I write what I can remember of what comes to me unbidden. When I forget things and cannot pull them out onto paper or the screen it makes me sad and angry. Sometimes, if I re-examine later the fragments I did capture, the missing parts sound again and I can complete the transcription. Everything is a transcription from one tonal structure to another that ordinary ears can tolerate. I am a medium, little more, a scribe for terrible angels who find me a convenient intermediary. My ineptitude must try their patience. They can only whisper messages in dreams, waking and sleeping. Anything more direct destroys us in an instant.

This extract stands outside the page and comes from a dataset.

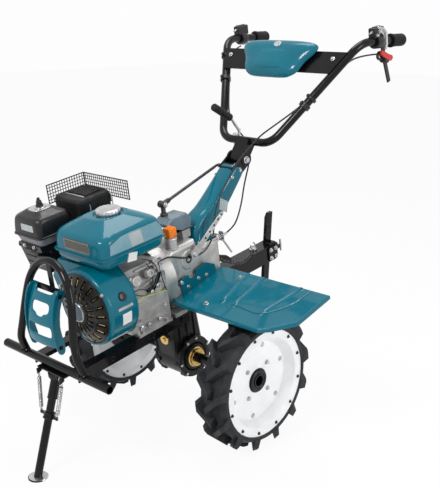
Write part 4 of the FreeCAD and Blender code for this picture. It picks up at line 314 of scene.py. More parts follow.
# %% The main finishes
finish("teal_paint", (0.0, 0.116, 0.170), (0.0, 0.130, 0.187), patch=9, rough=(0.20, 0.28), grain=420,
       depth=0.00002, coat=0.45, shine=0.08)
finish("teal_plastic", (0.0, 0.118, 0.172), (0.0, 0.132, 0.189), patch=9, rough=(0.22, 0.30), grain=500,
       depth=0.00002, coat=0.45, shine=0.08)
finish("rim_paint", (0.86, 0.87, 0.88), (0.92, 0.93, 0.94), patch=22, rough=(0.34, 0.5), grain=260,
       depth=0.00006, coat=0.25)
finish("black_paint", (0.003, 0.003, 0.004), (0.006, 0.006, 0.007), patch=20, rough=(0.16, 0.26),
       grain=650, depth=0.00002, coat=0.3, shine=0.08)
finish("tyre", (0.014, 0.015, 0.017), (0.034, 0.036, 0.040), patch=30, rough=(0.55, 0.74), grain=1500,
       depth=0.00012, shine=0.25)
finish("cast_alloy", (0.34, 0.335, 0.325), (0.56, 0.55, 0.54), patch=26, rough=(0.36, 0.52), grain=1100,
       depth=0.00014, metallic=0.7)
finish("case_iron", (0.005, 0.005, 0.006), (0.016, 0.016, 0.018), patch=30, rough=(0.3, 0.45),
       grain=900, depth=0.00018, coat=0.1, shine=0.2)
finish("brass_part", (0.60, 0.38, 0.10), (0.76, 0.55, 0.22), patch=40, rough=(0.2, 0.34), grain=700,
       depth=0.00004, metallic=1.0)
finish("orange_plastic", (0.86, 0.19, 0.006), (0.94, 0.25, 0.01), patch=40, rough=(0.34, 0.44),
       grain=800, depth=0.00004, shine=0.3)
finish("steel", (0.42, 0.42, 0.43), (0.62, 0.62, 0.63), patch=50, rough=(0.2, 0.36), grain=900,
       depth=0.00004, metallic=0.95)
finish("dark_steel", (0.045, 0.045, 0.048), (0.085, 0.085, 0.09), patch=50, rough=(0.3, 0.44),
       grain=900, depth=0.00005, metallic=0.7, shine=0.3)
finish("black_plastic", (0.005, 0.005, 0.006), (0.012, 0.012, 0.013), patch=30, rough=(0.32, 0.46),
       grain=1800, depth=0.00005, coat=0.2, shine=0.3)
finish("grey_plastic", (0.24, 0.25, 0.27), (0.32, 0.33, 0.35), patch=30, rough=(0.45, 0.6), grain=1600,
       depth=0.00006, shine=0.3)
finish("blue_grey_metal", (0.10, 0.15, 0.19), (0.15, 0.21, 0.25), patch=24, rough=(0.28, 0.42),
       grain=700, depth=0.00008, metallic=0.25, coat=0.2)
finish("grip_rubber", (0.005, 0.005, 0.006), (0.012, 0.012, 0.013), patch=40, rough=(0.5, 0.66),
       grain=1400, depth=0.0001, shine=0.25)
finish("hot_metal", (0.004, 0.004, 0.004), (0.012, 0.012, 0.012), patch=26, rough=(0.4, 0.58),
       grain=1200, depth=0.0001, shine=0.2)
print(len(FINISH), "finishes")

# %% [markdown]
# ## Dressing the solids
#
# The record that came with the model names each solid's finish, so the first dressing is one loop.
# A list written out here would go out of date. A solid keeps its mesh, and only its material slot
# changes. Two are dressed darker than it says, as the intake box and the shift rods are on the real
# machine.

# %% Give each solid its finish
finish_of = {row["node"]: row["material_slot"] for row in frame["record"]["subparts"]}
finish_of["carburettor"] = "black_plastic"
finish_of["shift_linkage"] = "dark_steel"
for name, solid in solids.items():
    solid.data.materials.clear()
    solid.data.materials.append(FINISH[finish_of[name]])
print("dressed", len(finish_of), "solids")

# %% [markdown]
# ## Tools for small parts
#
# Bolts, hubs and caps are turned on a lathe, so one helper spins a profile round an axis. Wires and
# rods are a ring of points that travels along a path. Plates are an outline given some thickness.
# Blender's bmesh module builds all three from single points and faces, which leaves clean meshes
# and lets many bolts share one object. First comes what they all use: two directions round an axis,
# and the faces between two rings of points.

# %% Rings and skins
FULL_TURN = 2.0 * math.pi


def across(along):
    """Two directions that are square to along and to each other."""
    helper = Vector((0, 0, 1)) if abs(along.z) < 0.9 else Vector((1, 0, 0))
    first = along.cross(helper).normalized()
    return first, along.cross(first)


def skin(shape, ring, next_ring):
    """Faces between two rings of points, either of which may be a single point."""
    count = max(len(ring), len(next_ring))
    for k in range(count):
        k_next = (k + 1) % count
        if len(ring) == 1:
            shape.faces.new((ring[0], next_ring[k_next], next_ring[k]))
        elif len(next_ring) == 1:
            shape.faces.new((ring[k], ring[k_next], next_ring[0]))
        else:
            shape.faces.new((ring[k], ring[k_next], next_ring[k_next], next_ring[k]))


def skin_stack(shape, rings, top=True):
    """Skins a stack of rings and closes its foot and, if asked, its top."""
    for ring, next_ring in zip(rings, rings[1:]):
        skin(shape, ring, next_ring)
    shape.faces.new(rings[0])
    if top:
        shape.faces.new(rings[-1])


print("rings and skins ready")

# %% [markdown]
# A turned form has flat ends, and a collar has a hole. Blender's screw modifier or its cylinders
# could make both. A profile of distance and radius says the same in one line, and it can stand on
# any axis.

# %% Turned forms
def add_turned(shape, profile, place, along, sides=24, turn=0.0):
    """A turned form; profile holds pairs of a distance along the axis and the radius there."""
    place, along = Vector(place), Vector(along).normalized()
    first, second = across(along)
    rings = []
    for distance, radius in profile:
        centre = place + along * distance
        angles = [turn + FULL_TURN * k / sides for k in range(sides)] if radius > 0 else []
        ring = [shape.verts.new(centre + (first * math.cos(a) + second * math.sin(a)) * radius)
                for a in angles]
        rings.append(ring or [shape.verts.new(centre)])
    for ring, next_ring in zip(rings, rings[1:]):
        skin(shape, ring, next_ring)
    for ring in (rings[0], rings[-1]):
        if len(ring) > 2:
            shape.faces.new(ring)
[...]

Other pathways are more satisfactory. They are more closely attuned to music of the other world.  Even so, the heat eventually burns them up. They off themselves at an early age or dry up and parlay a small fame into comfort, the stage perhaps, or parody. The angels have to call upon lesser conduits; they have so much to convey and very little time for us to get it before we end ourselves pursuing the quotidian as if it were significant. That's why there are so many artists and short-lived venues despite the quotidian world's pervasive derision and co-option. The angels keep searching for those who can hear and are thus able to serve, however badly, as transcribers and fleshy conduits of divinity.

 Waste, sad waste, stretching before and after the singular moments the angels can push through this recalcitrant dirt.